[Scripts that build objects]
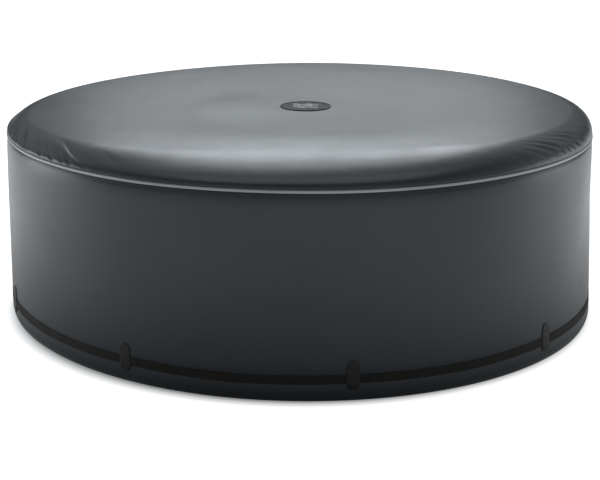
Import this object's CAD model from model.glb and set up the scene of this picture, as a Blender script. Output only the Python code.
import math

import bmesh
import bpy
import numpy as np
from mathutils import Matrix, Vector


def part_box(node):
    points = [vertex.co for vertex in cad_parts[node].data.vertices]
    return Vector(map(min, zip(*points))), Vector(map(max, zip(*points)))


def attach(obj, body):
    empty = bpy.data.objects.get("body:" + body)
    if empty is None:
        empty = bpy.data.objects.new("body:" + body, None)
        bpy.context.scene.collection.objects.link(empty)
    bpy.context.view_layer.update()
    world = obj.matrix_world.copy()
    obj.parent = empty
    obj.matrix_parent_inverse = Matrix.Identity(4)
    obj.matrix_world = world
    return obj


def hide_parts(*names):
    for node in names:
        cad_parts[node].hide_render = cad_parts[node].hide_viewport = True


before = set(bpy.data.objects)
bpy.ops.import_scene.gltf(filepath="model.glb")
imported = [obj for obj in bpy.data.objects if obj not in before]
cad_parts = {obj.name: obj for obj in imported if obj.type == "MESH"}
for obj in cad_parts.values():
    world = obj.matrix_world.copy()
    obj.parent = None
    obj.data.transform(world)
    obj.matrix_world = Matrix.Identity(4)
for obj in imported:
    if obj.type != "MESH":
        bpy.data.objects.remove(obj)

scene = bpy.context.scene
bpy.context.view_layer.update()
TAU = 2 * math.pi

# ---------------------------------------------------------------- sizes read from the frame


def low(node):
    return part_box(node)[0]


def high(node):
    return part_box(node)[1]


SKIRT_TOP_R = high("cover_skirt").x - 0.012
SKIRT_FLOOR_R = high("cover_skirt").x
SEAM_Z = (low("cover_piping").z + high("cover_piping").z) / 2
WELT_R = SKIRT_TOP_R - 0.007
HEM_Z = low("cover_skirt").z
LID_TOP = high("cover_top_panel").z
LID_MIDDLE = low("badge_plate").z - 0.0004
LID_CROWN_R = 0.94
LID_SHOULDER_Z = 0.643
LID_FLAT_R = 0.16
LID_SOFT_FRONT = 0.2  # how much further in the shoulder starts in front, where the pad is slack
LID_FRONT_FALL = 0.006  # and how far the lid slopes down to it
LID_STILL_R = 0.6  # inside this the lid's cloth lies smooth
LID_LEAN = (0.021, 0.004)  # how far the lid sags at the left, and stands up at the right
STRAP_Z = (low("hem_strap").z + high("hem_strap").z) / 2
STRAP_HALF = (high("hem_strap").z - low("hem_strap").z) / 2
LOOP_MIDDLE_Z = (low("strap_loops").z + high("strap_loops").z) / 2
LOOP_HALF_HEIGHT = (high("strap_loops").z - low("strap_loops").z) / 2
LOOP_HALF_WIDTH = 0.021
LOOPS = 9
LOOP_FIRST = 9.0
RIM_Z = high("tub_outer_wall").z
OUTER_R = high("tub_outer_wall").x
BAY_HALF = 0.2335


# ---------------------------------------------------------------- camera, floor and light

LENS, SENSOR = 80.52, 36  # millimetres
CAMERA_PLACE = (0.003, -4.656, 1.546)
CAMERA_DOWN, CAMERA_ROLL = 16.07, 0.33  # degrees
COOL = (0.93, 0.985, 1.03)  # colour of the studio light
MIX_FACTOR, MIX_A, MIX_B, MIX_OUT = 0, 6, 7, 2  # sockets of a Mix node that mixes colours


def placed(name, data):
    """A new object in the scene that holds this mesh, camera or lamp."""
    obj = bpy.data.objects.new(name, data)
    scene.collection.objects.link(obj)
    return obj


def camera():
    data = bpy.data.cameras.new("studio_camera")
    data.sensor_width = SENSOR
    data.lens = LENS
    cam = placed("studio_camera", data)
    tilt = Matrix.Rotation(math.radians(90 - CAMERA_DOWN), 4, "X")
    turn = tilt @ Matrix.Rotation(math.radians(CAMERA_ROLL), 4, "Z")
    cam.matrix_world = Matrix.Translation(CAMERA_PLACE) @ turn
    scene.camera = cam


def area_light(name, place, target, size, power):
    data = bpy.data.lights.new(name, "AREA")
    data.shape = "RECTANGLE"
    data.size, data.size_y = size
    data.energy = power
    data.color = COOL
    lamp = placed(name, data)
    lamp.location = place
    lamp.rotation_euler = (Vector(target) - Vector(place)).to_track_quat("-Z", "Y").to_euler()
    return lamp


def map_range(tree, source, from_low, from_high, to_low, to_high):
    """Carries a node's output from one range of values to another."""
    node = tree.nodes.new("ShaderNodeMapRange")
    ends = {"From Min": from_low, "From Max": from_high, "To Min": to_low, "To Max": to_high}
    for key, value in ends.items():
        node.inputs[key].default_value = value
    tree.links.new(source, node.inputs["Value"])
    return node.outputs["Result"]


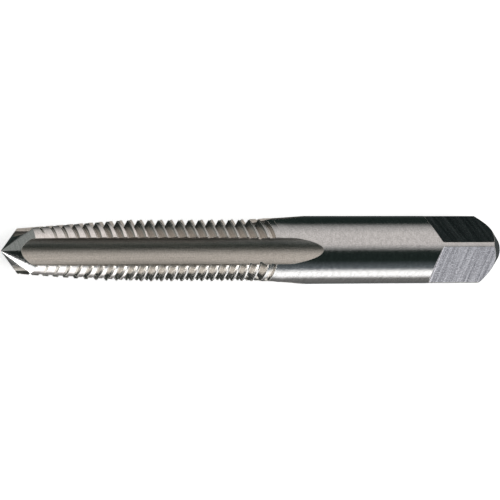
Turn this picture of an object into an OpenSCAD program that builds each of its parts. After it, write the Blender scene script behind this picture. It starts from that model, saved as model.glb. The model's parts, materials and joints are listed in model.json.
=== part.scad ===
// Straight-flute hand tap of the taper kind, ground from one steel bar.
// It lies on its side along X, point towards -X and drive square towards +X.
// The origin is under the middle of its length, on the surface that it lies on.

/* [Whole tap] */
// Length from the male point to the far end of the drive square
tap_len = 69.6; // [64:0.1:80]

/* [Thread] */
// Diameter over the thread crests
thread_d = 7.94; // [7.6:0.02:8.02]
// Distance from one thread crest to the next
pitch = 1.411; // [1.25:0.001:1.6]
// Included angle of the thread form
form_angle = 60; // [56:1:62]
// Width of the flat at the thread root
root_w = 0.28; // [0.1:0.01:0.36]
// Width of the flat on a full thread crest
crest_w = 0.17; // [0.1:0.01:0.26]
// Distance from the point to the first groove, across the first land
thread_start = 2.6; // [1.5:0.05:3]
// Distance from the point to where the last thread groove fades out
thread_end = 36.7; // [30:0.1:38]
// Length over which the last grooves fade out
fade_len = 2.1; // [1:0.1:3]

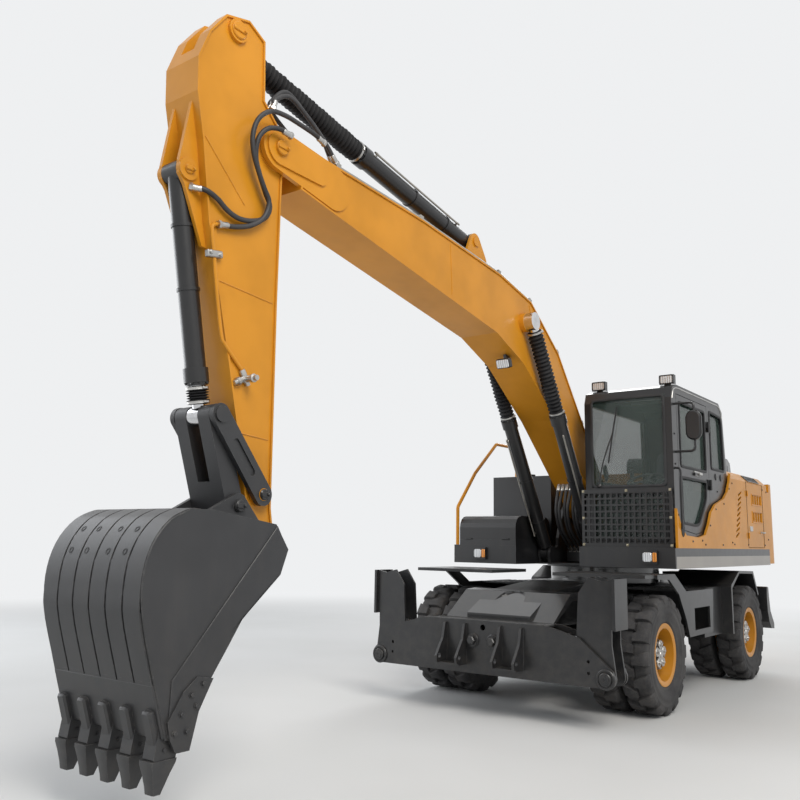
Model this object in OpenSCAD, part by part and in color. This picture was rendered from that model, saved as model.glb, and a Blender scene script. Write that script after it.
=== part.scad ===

_Task details_:
Begin with the first line of the listing and copy exactly through the line that contains "return part_box(node)[1]", please, keeping both ends and leaving out everything after.

_Answer below_:
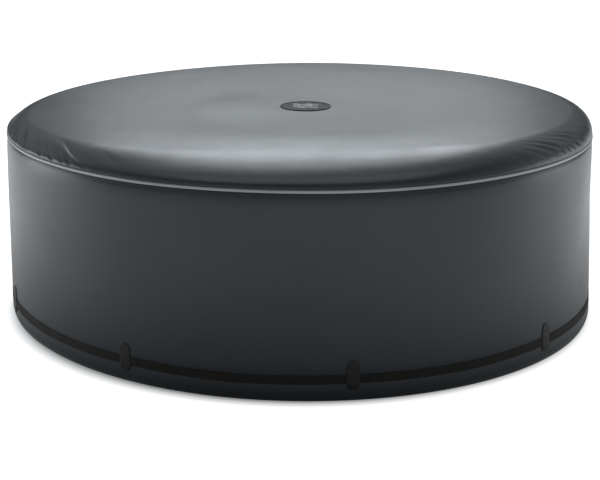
Import this object's CAD model from model.glb and set up the scene of this picture, as a Blender script. Output only the Python code.
import math

import bmesh
import bpy
import numpy as np
from mathutils import Matrix, Vector


def part_box(node):
    points = [vertex.co for vertex in cad_parts[node].data.vertices]
    return Vector(map(min, zip(*points))), Vector(map(max, zip(*points)))


def attach(obj, body):
    empty = bpy.data.objects.get("body:" + body)
    if empty is None:
        empty = bpy.data.objects.new("body:" + body, None)
        bpy.context.scene.collection.objects.link(empty)
    bpy.context.view_layer.update()
    world = obj.matrix_world.copy()
    obj.parent = empty
    obj.matrix_parent_inverse = Matrix.Identity(4)
    obj.matrix_world = world
    return obj


def hide_parts(*names):
    for node in names:
        cad_parts[node].hide_render = cad_parts[node].hide_viewport = True


before = set(bpy.data.objects)
bpy.ops.import_scene.gltf(filepath="model.glb")
imported = [obj for obj in bpy.data.objects if obj not in before]
cad_parts = {obj.name: obj for obj in imported if obj.type == "MESH"}
for obj in cad_parts.values():
    world = obj.matrix_world.copy()
    obj.parent = None
    obj.data.transform(world)
    obj.matrix_world = Matrix.Identity(4)
for obj in imported:
    if obj.type != "MESH":
        bpy.data.objects.remove(obj)

scene = bpy.context.scene
bpy.context.view_layer.update()
TAU = 2 * math.pi

# ---------------------------------------------------------------- sizes read from the frame


def low(node):
    return part_box(node)[0]


def high(node):
    return part_box(node)[1]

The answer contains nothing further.